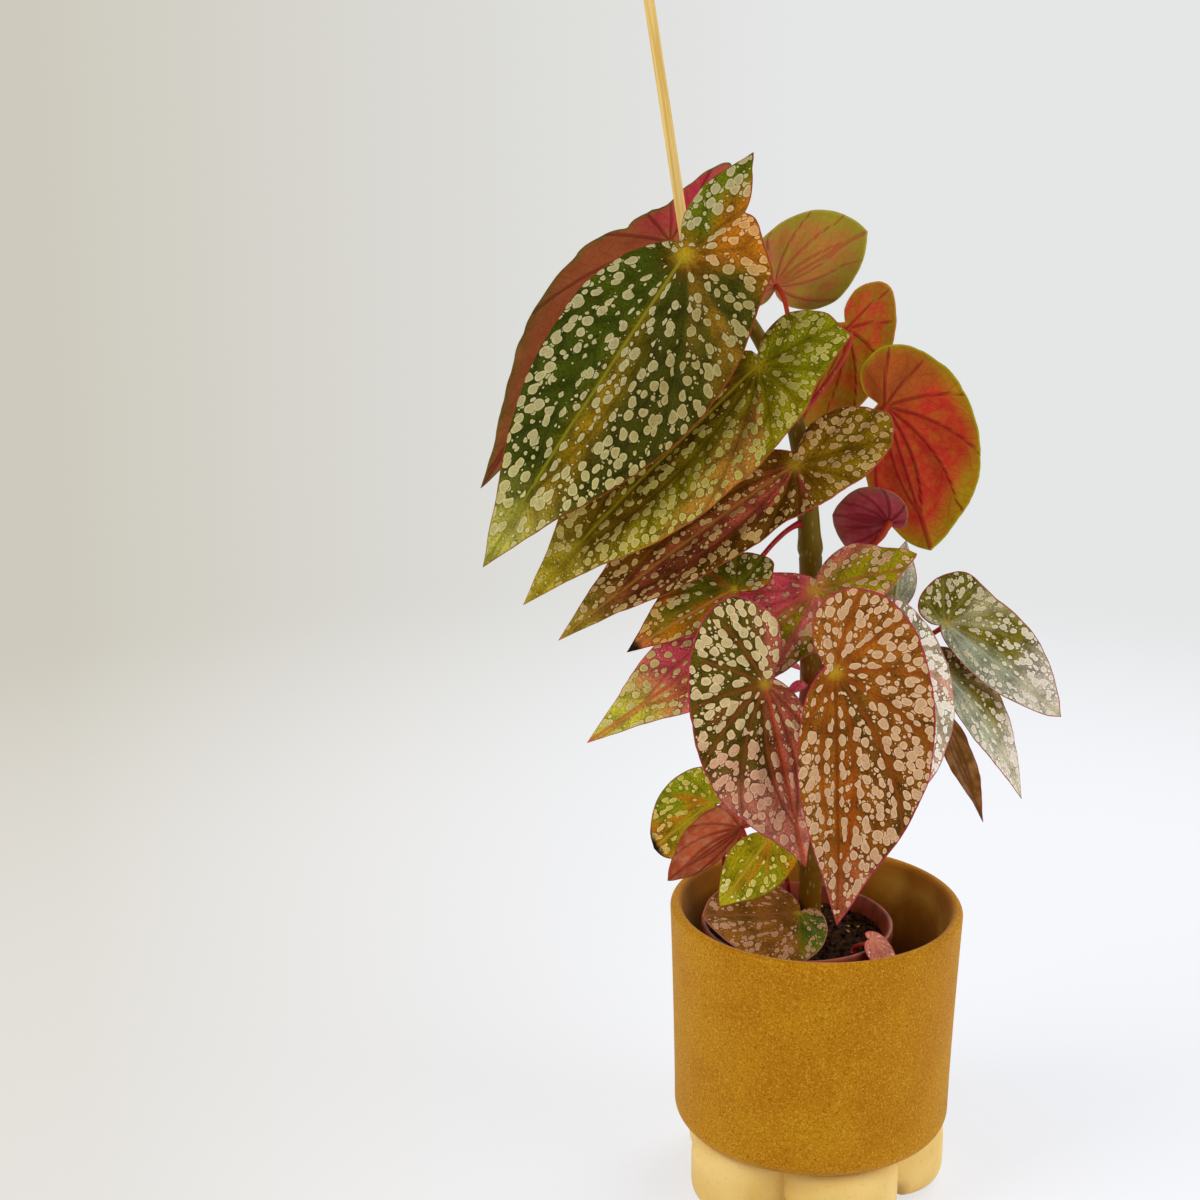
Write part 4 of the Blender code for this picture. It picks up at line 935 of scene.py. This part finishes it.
def build_cover_pot():
    """Thrown pot: rounded foot, wall that leans out by 3 mm, most of it near the top, round rim and flat
    floor."""
    lip, foot, corner = POT_WALL / 2, POT_FOOT_ROUNDING, POT_FLOOR_ROUNDING
    lean, rim = POT_RIM_RADIUS - POT_FOOT_RADIUS, POT_TOP - lip
    outer = [(POT_FOOT_RADIUS + lean * t ** 1.4, POT_BOTTOM + foot + (rim - POT_BOTTOM - foot) * t)
             for t in np.linspace(0.04, 0.97, 26)]
    inner = [(POT_RIM_RADIUS - POT_WALL - lean * t, rim - (rim - POT_FLOOR_TOP - corner) * t)
             for t in np.linspace(0.04, 0.97, 24)]
    profile = [(0, POT_BOTTOM)]
    profile += corner_arc(POT_FOOT_RADIUS - foot, POT_BOTTOM + foot, foot, -90, 0, 12) + outer
    profile += corner_arc(POT_RIM_RADIUS - lip, rim, lip, 0, 180, 16) + inner
    profile += corner_arc(POT_FOOT_RADIUS - POT_WALL - corner, POT_FLOOR_TOP + corner, corner, 0, -90, 8)
    profile += [(0, POT_FLOOR_TOP)]
    points, faces = turned_surface(profile, 192)
    x, y, z = points.T
    radius = np.hypot(x, y)
    wobble = 0.25 * layered_noise(points * (1, 1, 0.5), 40.0, 2, 11) - 0.25     # thrown, so not quite round
    points[:, :2] *= np.where(radius > 5, 1 + wobble / np.maximum(radius, 5), 1)[:, None]
    wall_middle = POT_RIM_RADIUS - lip
    inside = smoothstep(wall_middle, wall_middle - 2, radius)
    inside = inside * smoothstep(POT_FLOOR_TOP - 1, POT_FLOOR_TOP, z)
    stain = smoothstep(0.9, 0.6, np.abs(np.arctan2(y, x) - 0.25)) * smoothstep(POT_TOP - 45, POT_TOP - 30, z)
    stain *= inside * smoothstep(POT_TOP - 4, POT_TOP - 10, z)
    make_piece("stoneware_pot", points, faces, [ochre_stoneware()], ["cover_pot"],
               dict(inside=inside, stain=stain))


def build_nursery_pot():
    """Thin tapered pot with a 5 mm collar round its rim."""
    collar, wall, rim, foot = NURSERY_COLLAR, NURSERY_WALL, NURSERY_RIM_RADIUS, NURSERY_FOOT_RADIUS
    profile = [(0, NURSERY_BOTTOM), (foot, NURSERY_BOTTOM), (rim - 2, NURSERY_TOP - collar),
               (rim - 0.2, NURSERY_TOP - collar), (rim, NURSERY_TOP - collar + 0.4), (rim, NURSERY_TOP - 0.5),
               (rim - 0.5, NURSERY_TOP), (rim - wall - 0.6, NURSERY_TOP), (rim - wall - 1, NURSERY_TOP - 0.4),
               (rim - 2 - wall, NURSERY_TOP - collar - 2), (foot - wall, NURSERY_BOTTOM + wall),
               (0, NURSERY_BOTTOM + wall)]
    points, faces = turned_surface(profile, 128, NURSERY_CENTRE_X)
    make_piece("plastic_pot", points, faces, [terracotta_plastic()], ["nursery_pot"])


def nursery_inner_radius(height):
    """Radius inside the nursery pot's wall at a height."""
    low, high = NURSERY_BOTTOM + NURSERY_WALL, NURSERY_TOP - 7
    wide, narrow = NURSERY_RIM_RADIUS - 2 - NURSERY_WALL, NURSERY_FOOT_RADIUS - NURSERY_WALL
    return narrow + (wide - narrow) * (height - low) / (high - low)


def build_soil():
    """Soil: rings whose height is two sizes of lumpy noise, over a plain side hidden in the pot; and crumbs,
    balls of 20 rough points, lying on it."""
    low = NURSERY_BOTTOM + NURSERY_WALL + GAP
    edge, sides, rings = nursery_inner_radius(SOIL_TOP) - GAP, 220, 89
    turn = all_round(sides)
    out = edge * np.linspace(0, 1, rings + 1)[1:, None] ** 0.7
    top = ring_points(out, turn, 0.0, NURSERY_CENTRE_X)
    lumps = 1.3 * layered_noise(top, 9.0, 3, 21) + 1.6 * np.abs(layered_noise(top, 2.6, 2, 22))
    top[:, 2] = SOIL_TOP - 1.4 + lumps
    foot = ring_points(nursery_inner_radius(low) - GAP, turn, low, NURSERY_CENTRE_X)
    ends = [[NURSERY_CENTRE_X, 0, SOIL_TOP - 1], [NURSERY_CENTRE_X, 0, low]]
    soil = potting_soil()
    points = np.vstack([top, foot, ends])
    make_piece("soil_fill", points, closed_faces(rings + 1, sides), [soil], ["soil"])

    rng = np.random.default_rng(7)
    count = CRUMB_COUNT
    radius = edge * np.sqrt(rng.uniform(0, 0.95, count))
    angle = rng.uniform(0, 2 * math.pi, count)
    centres = ring_points(radius, angle, SOIL_TOP - rng.uniform(-0.4, 0.6, count), NURSERY_CENTRE_X)
    size = rng.uniform(0.4, 1.2, count)[:, None, None]
    level = np.radians([-60, 0, 60])[:, None]
    ball = np.vstack([ring_points(np.cos(level), all_round(6), np.sin(level)), [[0, 0, -1], [0, 0, 1]]])
    rough = 1 + 0.35 * rng.uniform(-1, 1, (count, len(ball), 1))
    points = (centres[:, None] + ball * rough * size).reshape(-1, 3)
    one = closed_faces(3, 6)
    faces = [tuple(v + len(ball) * n for v in face) for n in range(count) for face in one]
    make_piece("soil_crumbs", points, faces, [soil])


# ---------------------------------------------------------------- stand

FOOT_COUNT = 5
FOOT_CIRCLE = 38.0
FOOT_RADIUS = 28.0
FOOT_TURN = math.radians(23.0 - 90.0)
LOW_EDGE = (9.0, 4.5)       # height and depth of the rounding at the floor
TOP_EDGE = (10.0, 9.0)      # and under the pot
ARCH_HEIGHT = 8.0
ARCH_HALF_ANGLE = math.radians(7.0)


def foot_offset(turn):
    """Angle from the middle of the nearest foot."""
    step = 2 * math.pi / FOOT_COUNT
    return (turn - FOOT_TURN + step / 2) % step - step / 2


def glazed_ceramic():
    """Slip-cast ceramic under a thin cream satin glaze that breaks a little darker in clouds and pinholes."""
    made, tree = new_finish("cream_glazed_ceramic", {"Roughness": 0.5, "Specular IOR Level": 0.2})
    place = add(tree, "TexCoord", out="Object")
    cloud = add(tree, "TexNoise", place, 30.0, 4.0)
    share = add(tree, "MapRange", cloud, 0.3, 0.7, **EASED)
    colour = add(tree, "Mix", share, rgba("#d8b05c"), rgba("#e6c478"), data_type="RGBA")
    pinhole = add(tree, "MapRange", add(tree, "TexNoise", place, 600.0, 2.0), 0.6, 0.75, 0.0, 0.3)
    colour = add(tree, "Mix", pinhole, colour, rgba("#b88c4c"), data_type="RGBA")
    return finish_with(made, colour, cloud, 0.0006)


def build_stand():
    """Stand of round feet. Plan radius = circle * cos(a) + sqrt(foot^2 - (circle * sin a)^2), a being the
    angle from the nearest foot; it is drawn in towards top and bottom, and a half-ellipse arch opens at the
    floor between every two feet."""
    sides = 420
    turn = all_round(sides)
    off = foot_offset(turn)
    beside = np.maximum(FOOT_RADIUS ** 2 - (FOOT_CIRCLE * np.sin(off)) ** 2, 0)
    plan = FOOT_CIRCLE * np.cos(off) + np.sqrt(beside)
    seam = math.pi / FOOT_COUNT - np.abs(off)
    arch = ARCH_HEIGHT * np.sqrt(np.maximum(0, 1 - (seam / ARCH_HALF_ANGLE) ** 2))
    rise, depth = LOW_EDGE
    side = [(0, 14), (0, 8), (0, depth)] + [(rise - rise * math.cos(a), depth - depth * math.sin(a))
                                            for a in np.radians([20, 35, 50, 65, 80, 90])]
    rise, depth = TOP_EDGE
    side += [(16, 0), (STAND_HEIGHT - rise, 0)]
    side += [(STAND_HEIGHT - rise + rise * math.sin(a), depth - depth * math.cos(a))
             for a in np.radians([15, 30, 45, 60, 75, 90])] + [(STAND_HEIGHT, 14)]
    rows = []
    for number, (height, inset) in enumerate(side):
        lift = arch * max(0.0, 1 - height / 16) if number else 0.0
        rows.append(ring_points(plan - inset, turn, height + lift))
    points = np.vstack(rows + [[[0, 0, 0]], [[0, 0, STAND_HEIGHT]]])
    make_piece("lobed_stand", points, closed_faces(len(side), sides), [glazed_ceramic()], ["stand"])


# ---------------------------------------------------------------- room

FLOOR_LEFT, FLOOR_RIGHT = "#dcd7cd", "#f3f5f9"
WALL_LEFT, WALL_RIGHT = "#cecabd", "#e5e6e6"


def seen_rays(tree):
    """1 for rays that only look at the background: camera, mirror and glass."""
    path = add(tree, "LightPath").node
    looks = path.outputs["Is Camera Ray"]
    for kind in ("Is Glossy Ray", "Is Transmission Ray"):
        looks = add(tree, "Math", looks, path.outputs[kind], operation="MAXIMUM")
    return looks


def room_side(tree, across, away):
    """0 to the left, where the room is warm, to 1 on the right, where it is cool, as beside a window."""
    away = add(tree, "Math", add(tree, "Math", away, operation="ABSOLUTE"), 0.1, operation="MAXIMUM")
    return add(tree, "MapRange", add(tree, "Math", across, away, operation="DIVIDE"), -0.37, -0.02)


def build_floor():
    """Floor 80 m wide, so that no horizon shows: it fades into the wall's colours with distance."""
    made, tree = new_finish("matt_white_paint", {"Roughness": 0.9, "Base Color": rgba(FLOOR_RIGHT)})
    place = add(tree, "TexCoord", out="Object")
    away = add(tree, "VectorMath", place, operation="LENGTH", out="Value")
    across, depth = (add(tree, "SeparateXYZ", place, out=axis) for axis in (0, 1))
    side = room_side(tree, across, add(tree, "Math", depth, 1.0, operation="ADD"))
    near = add(tree, "Mix", side, rgba(FLOOR_LEFT), rgba(FLOOR_RIGHT), data_type="RGBA")
    wall = add(tree, "Mix", side, rgba(WALL_LEFT), rgba(WALL_RIGHT), data_type="RGBA")
    far = add(tree, "MapRange", away, 0.45, 1.1, **EASED)
    shown = add(tree, "Mix", far, near, wall, data_type="RGBA")
    glow = add(tree, "Emission", shown, 1.0)
    share = add(tree, "MapRange", away, 0.1, 1.0, 0.6, 1.0)
    share = add(tree, "Math", seen_rays(tree), share, operation="MULTIPLY")
    both = add(tree, "MixShader", share, tree.nodes[PRINCIPLED].outputs[0], glow)
    tree.links.new(both, tree.nodes["Material Output"].inputs["Surface"])
    mesh = bpy.data.meshes.new("floor")
    mesh.from_pydata([(-40, -40, 0), (40, -40, 0), (40, 40, 0), (-40, 40, 0)], [], [(0, 1, 2, 3)])
    mesh.materials.append(made)
    floor = bpy.data.objects.new("floor", mesh)
    bpy.context.scene.collection.objects.link(floor)


def build_light():
    """Plain white world, shown in the wall's colours, and three soft lamps: window, fill and back."""
    world = bpy.data.worlds.new("studio")
    world.use_nodes = True
    tree = world.node_tree
    back = tree.nodes["Background"]
    back.inputs["Color"].default_value = rgba("#ffffff")
    back.inputs["Strength"].default_value = 0.5
    direction = add(tree, "TexCoord", out="Generated")
    across, away = (add(tree, "SeparateXYZ", direction, out=axis) for axis in (0, 1))
    side = room_side(tree, across, away)
    shown = add(tree, "Mix", side, rgba(WALL_LEFT), rgba(WALL_RIGHT), data_type="RGBA")
    wall = add(tree, "Background", shown, 1.0)
    both = add(tree, "MixShader", seen_rays(tree), back.outputs[0], wall)
    tree.links.new(both, tree.nodes["World Output"].inputs["Surface"])
    bpy.context.scene.world = world
    for name, where, aim, size, power in (("window", (-1.5, -1.0, 1.5), (0, 0, 0.3), 1.2, 26),
                                          ("fill", (1.7, -0.7, 0.9), (0, 0, 0.3), 1.4, 18),
                                          ("back", (0.9, 1.5, 1.3), (0, 0, 0.35), 1.2, 16)):
        lamp = bpy.data.lights.new(name, "AREA")
        lamp.size = size
        lamp.energy = power
        holder = bpy.data.objects.new(name, lamp)
        holder.location = where
        reach = np.array(aim) - np.array(where)
        tip = math.atan2(math.hypot(reach[0], reach[1]), -reach[2])
        holder.rotation_euler = (tip, 0, math.atan2(reach[1], reach[0]) - math.pi / 2)
        bpy.context.scene.collection.objects.link(holder)


def build_camera():
    """Camera a little above the leaves, looking down at the pot."""
    camera = bpy.data.cameras.new("camera")
    camera.lens = 66.0
    camera.sensor_width = 36.0
    holder = bpy.data.objects.new("camera", camera)
    holder.location = (0, -0.975, 0.584)
    holder.rotation_euler = (math.radians(73.4), 0, math.radians(6.1))
    bpy.context.scene.collection.objects.link(holder)
    bpy.context.scene.camera = holder
    bpy.context.scene.view_settings.view_transform = "Standard"


build_camera()
build_floor()
build_light()
build_stand()
build_cover_pot()
build_nursery_pot()
build_soil()
build_stems()
leaf_finishes = [leaf_cuticle(), leaf_underside()]
for number, (name, leaf) in enumerate(LEAVES.items()):
    build_leaf(f"blade_{name}", leaf, number, leaf_finishes, f"leaf_{name}")
for number, (name, stipule) in enumerate(STIPULES.items()):
    seat, leave = cane_seat(stipule["height"], stipule["heading"])
    leaf = dict(STIPULE_SHAPE, **stipule, joint=seat + leave * STIPULE_BASE)
    build_leaf(f"{name}_sheath", leaf, len(LEAVES) + number, leaf_finishes, name)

:: Stated goal ::
Return exactly the lines from the beginning of the data above through the one containing "dict(inside=inside, stain=stain))", please. Include both end lines and add nothing else.

:: Written reply ::
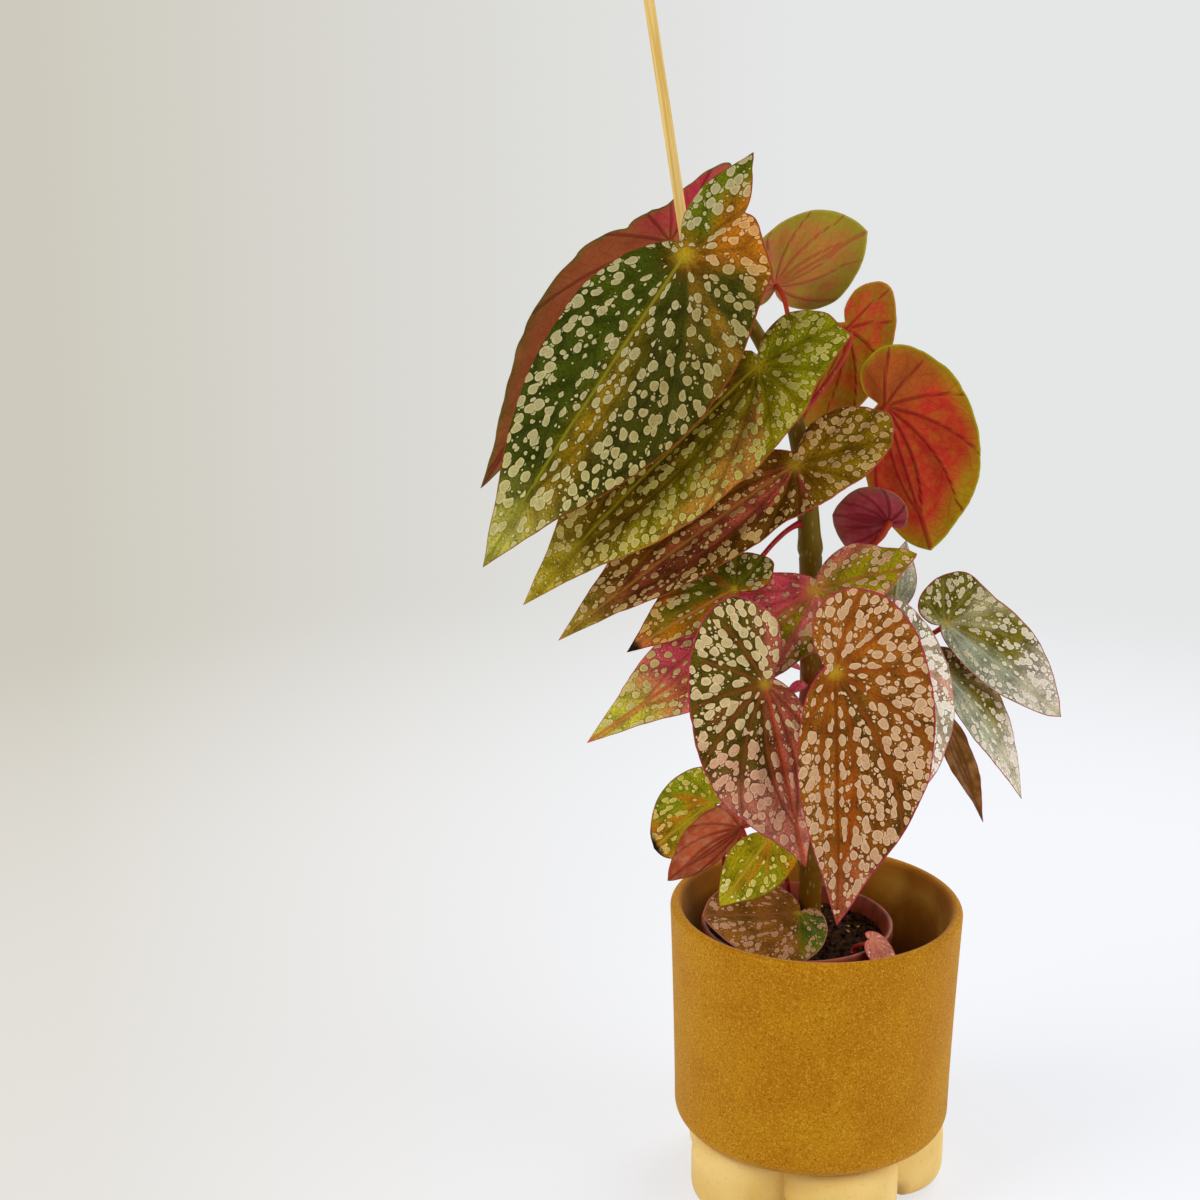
Write part 4 of the Blender code for this picture. It picks up at line 935 of scene.py. This part finishes it.
def build_cover_pot():
    """Thrown pot: rounded foot, wall that leans out by 3 mm, most of it near the top, round rim and flat
    floor."""
    lip, foot, corner = POT_WALL / 2, POT_FOOT_ROUNDING, POT_FLOOR_ROUNDING
    lean, rim = POT_RIM_RADIUS - POT_FOOT_RADIUS, POT_TOP - lip
    outer = [(POT_FOOT_RADIUS + lean * t ** 1.4, POT_BOTTOM + foot + (rim - POT_BOTTOM - foot) * t)
             for t in np.linspace(0.04, 0.97, 26)]
    inner = [(POT_RIM_RADIUS - POT_WALL - lean * t, rim - (rim - POT_FLOOR_TOP - corner) * t)
             for t in np.linspace(0.04, 0.97, 24)]
    profile = [(0, POT_BOTTOM)]
    profile += corner_arc(POT_FOOT_RADIUS - foot, POT_BOTTOM + foot, foot, -90, 0, 12) + outer
    profile += corner_arc(POT_RIM_RADIUS - lip, rim, lip, 0, 180, 16) + inner
    profile += corner_arc(POT_FOOT_RADIUS - POT_WALL - corner, POT_FLOOR_TOP + corner, corner, 0, -90, 8)
    profile += [(0, POT_FLOOR_TOP)]
    points, faces = turned_surface(profile, 192)
    x, y, z = points.T
    radius = np.hypot(x, y)
    wobble = 0.25 * layered_noise(points * (1, 1, 0.5), 40.0, 2, 11) - 0.25     # thrown, so not quite round
    points[:, :2] *= np.where(radius > 5, 1 + wobble / np.maximum(radius, 5), 1)[:, None]
    wall_middle = POT_RIM_RADIUS - lip
    inside = smoothstep(wall_middle, wall_middle - 2, radius)
    inside = inside * smoothstep(POT_FLOOR_TOP - 1, POT_FLOOR_TOP, z)
    stain = smoothstep(0.9, 0.6, np.abs(np.arctan2(y, x) - 0.25)) * smoothstep(POT_TOP - 45, POT_TOP - 30, z)
    stain *= inside * smoothstep(POT_TOP - 4, POT_TOP - 10, z)
    make_piece("stoneware_pot", points, faces, [ochre_stoneware()], ["cover_pot"],
               dict(inside=inside, stain=stain))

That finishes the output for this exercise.